The encoding standards should not require providing a full,
disambiguated structure, since it is often desirable to represent
underspecified analyses.  For instance, in phrases like `ten years
ago', we might not want to be forced to specify the part of speech of
`ago'.  While it is perhaps best treated as a postposition, one might
neither want to introduce the category of postposition in English nor
(given its position in the phrase) to classify `ago' as a preposition.
Nevertheless, one might want to be able to treat the entire phrase as a
prepositional phrase headed by `ago'.  Cf. also `to dance the whole
night through'.  A similar example concerns the collocation `near NP',
where one might want to remain agnostic about the part of speech of
`near'.  On the one hand, it seems to be an adjective or adverb, since
it can be modified by the degree adverb `very' and allows the
comparative and superlative forms `nearer/nearest NP', but on the other
hand, it is acting as the head of what seems to be a prepositional
phrase, as evidenced by the fact that it can occur in the locative
complement of `put'.
 
The above examples involve two related but distinct types of
underspecification: (a) words that are not assigned parts of speech and
(b) phrases of a specified type with categorially unspecified heads.
We also need to be able to represent the converse of (b)---categorially
unspecified phrases with categorially specified heads---in order to
accommodate the so-called "small clause" analysis of examples as in
(11).
 
(11)     That makes me sad.
         I want him off the boat.
 
Under this analysis, the oblique noun phrase and the predicate phrase
following it form a constituent whose head is the head of the predicate
phrase but whose own categorial identity may remain unspecified, as shown
in (12).
 
(12)     That makes [? me [Adj sad]].
         I want [? him [[Prep off] the boat]].
 
 
o  Tokenization issues
 
While proper tokenization falls mainly within the domain of morphology,
tokenization issues involving the interpretation of hyphens and
blankspace arise regularly in syntax as well.
 
We need to allow the tagging of compound proper nouns like `New York'
as units without having to assign separate parts of speech to their
constituents.  Adverbial phrases and collocations frequently require
the same solution.  For instance, in (13), it is clear that `all but'
is functioning as an adverbial phrase (cf. `They virtually promised'),
but it is not intuitively obvious what part of speech to assign to
`but'---or `all', for that matter.
 
(13)     They all but promised.
 
Other instances in which part-of-speech assignment by word seems out of
place concern what might be called `compound conjunctions', like `much
as', `so that' and `so long as' in English.  Such compound conjunctions
are also common in other European languages; cf. the various
conjunctions ending in `que' in French.
 
Issues concerning tokenization overlap with ones concerning
underspecification.  For instance, not only might we want to omit
part-of-speech information about `New' and `York' in `New York', but we
might not want to be forced to specify other information normally
required for phrases, such as what the head of the phrase is.
 
A related issue concerns the use of hyphens as markers of constituent
grouping.  Consider the phrase `the New York-New Jersey express'.

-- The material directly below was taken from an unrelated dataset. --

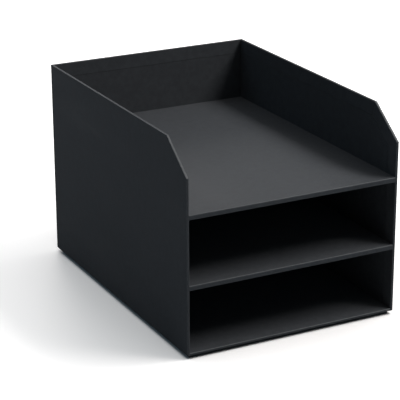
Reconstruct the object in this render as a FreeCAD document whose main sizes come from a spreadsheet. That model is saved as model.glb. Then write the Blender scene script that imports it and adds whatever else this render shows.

Here, `New York' and `New Jersey' should be grouped together, and the
hyphen indicates higher-level constituent grouping.  Conversely, in an
example like `the New-Orleans Times-Democrat', the hyphen indicates
constituent grouping at the lower level.  There appear to be two
alternative ways of handling this.  We might treat hyphens that connect
constituents at different levels of syntactic hierarchy as distinct
items, rather like homonymous lexical items.  That is, we might tag the
hyphen in `the New York-New Jersey express' as a phrase level hyphen,
but the ones in `the New-Orleans Times-Democrat' as sub-phrase level
hyphens.  A more flexible and realistic approach is probably to find a
way of indicating the domain of a hyphen, much as we need to be able to
indicate the scope of conjunctions.  The default domain would be a word
on each side, but other domains (say, up to a clause) would be
possible.  The domain of a hyphen can be smaller than a word and need
not be adjacent to it.  This is especially true of German, where
conjoined phrases of the form `ac Conj bc' are regularly expressed in
the `factored' form `a- Conj bc', even if `a' and `b' are bound
morphemes.  Similar examples are found in English, though not as
frequently; cf. `mid- to late summer', where `mid-' is a bound
morpheme.
 
Finally, we need to be able to deal easily with inconsistent usage
regarding hyphenation.  On the one hand, we often need to avoid
altering the original text, but on the other hand, it is desirable to
be able to map inconsistencies onto a unique normalized form (this is
an issue that also arises in connection with typographical errors).
 
o  Useability of marked-up documents
 
Given the number of features that even an analysis with only modest aims
ends up encoding, a marked-up text file almost immediately becomes too
complex for humans to use directly.  This complexity is compounded by
the bracketing overlap that results from the representation of
syntactic ambiguity and of mismatches between different levels of
analysis.  In addition to providing standards of encoding, it is
therefore crucial that we provide standards for accessing and modifying
the various streams of a text file without going directly to the master
copy.  This is especially important when we consider that marked-up
text in syntax more often than not illustrates a particular analysis or
a point in an argument.  Hence, we must easily be able to extract only
those elements that are germane to the issue at hand.  We also need to
consider providing means for checking the consistency of a marked-up
text file.  Since these questions are of general concern, perhaps an
additional subcommittee needs to be set up to deal with them.